Should You Date Your Guy BFF? The Pros & Cons

Prince Charming may be closer than you think. If movies like He’s Just Not That Into You and Just Friends have taught us anything, it’s that after years of looking for Mr. Right, some girls end up with their best guy friend. In a way, it makes sense: he listens to your pointless rants and remembers your birthday, and you obviously enjoy hanging out with him. But like any other type of relationship, this kind of romance has its drawbacks. Before you decide whether or not you should give him a chance, see what our relationship gurus and other collegiettes have to say about dating your best guy friend.

The Pros

No Awkward “Getting to Know You” Conversations

What’s your favorite movie? How many siblings do you have? Where did you grow up? Sometimes, dating feels like a cruel game of “20 Questions.” When you date a guy who’s already your friend, you can skip the small talk. “We already knew each other extremely well when we started dating, so we didn’t have that awkward ‘getting to know each other’ period,” says Julie*, a senior at Northeastern University who dated her male best friend. Since you already know your guy’s interests, the two of you can jump into more serious conversations early on.

Dating Your Best Friend may Lead to a Long-Term Relationship

Who doesn’t want to end up with a guy who has Chris Hemsworth’s face and Ryan Gosling’s body? But, as every collegiette knows, looks aren’t everything. Since a set of killer abs will be replaced with a beer belly before you know it, it’s important to be in a relationship with a guy who you enjoy spending time with.  According to Susanne Alexander, relationship coach and author of Creating Excellent Relationships: The Power of Character Choices, a best guy friend fits the bill. “The reality is that a sustainable relationship or marriage requires the best qualities of friendship as part of the foundation,” Alexander says. We’re not encouraging you to pick out your wedding dress and force your guy to say “I do” from the get-go, but if all goes well, the two of you may be together for many years to come.

Your Friends Already Love Him

As much as you may like a guy, he won’t make the cut without your friends’ seal of approval. Unless your potential beau has serious beef with your besties, there’s a good chance that your buddies already know and like him. “[My friends] were friends with him, so it wasn’t awkward when we all hung out,” says Gemma* a senior from Boston University who dated her best guy friend. “Plus, I knew they all approved of him already and I got to avoid the ‘meet my boyfriend’ introduction.” At the same time, you won’t have to worry about if your boyfriend’s friends like you. Awesome? We think so.

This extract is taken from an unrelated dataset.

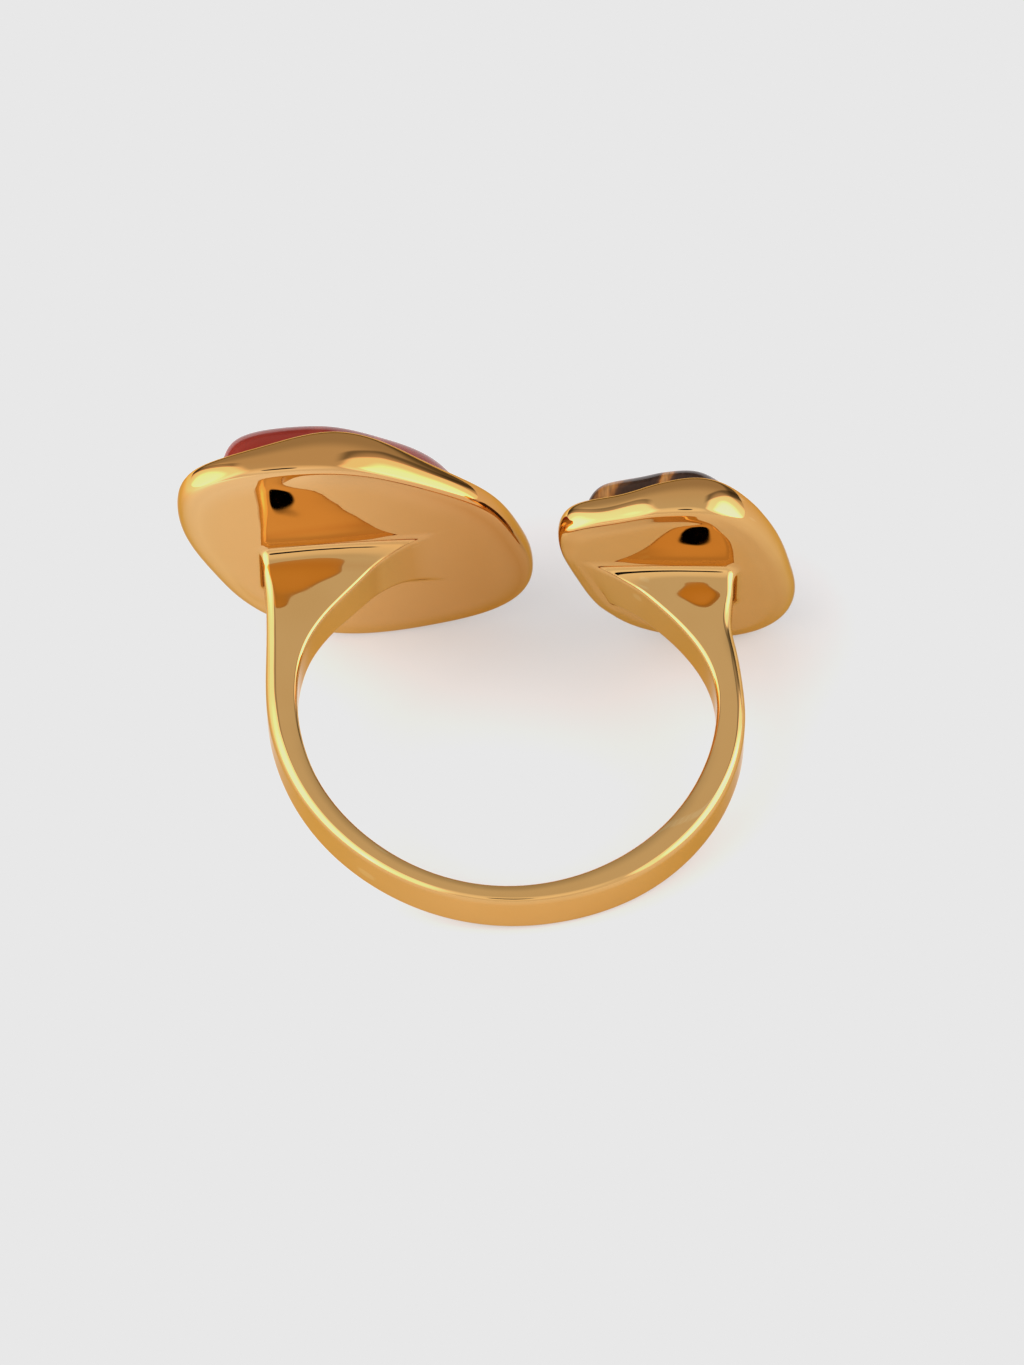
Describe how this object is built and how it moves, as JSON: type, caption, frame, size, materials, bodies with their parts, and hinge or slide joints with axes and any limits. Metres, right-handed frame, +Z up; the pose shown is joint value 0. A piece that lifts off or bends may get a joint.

You’ll Feel Free to be Yourself

While a girl rarely says no to a romantic dinner or movie outing with a new guy, these dates can carry a lot of pressure with them. What’s the dress code for that super trendy French place? Who pays?  What should you order (a burger is too messy while guys sometimes pity the girl who orders the salad)?  When you’re dating your best guy friend, you can finally relax and just enjoy hanging out with him.

“There’s no need to put on a façade; you can just be yourself,” says Patrick Wanis, a human behavior expert and author of Get the Man You Want. Since you’re already so comfortable with your beau, there’s no need to laugh at jokes that aren’t funny or go to his favorite, expensive Indian restaurant when the thought of curry makes you a little queasy.

“We do random stuff that I would do with my other friends, like staying in all weekend and watching movies,” says Emma Squire, a senior at Vanderbilt University. To avoid being complete couch potatoes, treat yourselves to a date night each week.

The Cons

You May be Dating Him for the Wrong Reasons

Even if you claim to love “the chase,” there’s something very appealing about a convenient, stress-free courtship. If your friend has feelings for you and you clearly enjoy hanging out with him, why not give it a chance? But be warned, collegiettes: convenience is rarely a good reason to date someone.

“You may be entering it out of comfort and familiarity, not necessarily because you want something romantic,” warns Wanis.  “I have one client who’s dating a girl because he likes the way she loves him. He’s just interested in receiving what she has to offer because she’s a good friend [to him].” Before you and your guy friend go out on a date, think about why you’re willing to give this a shot. If convenience and comfort are your only reasons, it may be smart to move onto the next guy.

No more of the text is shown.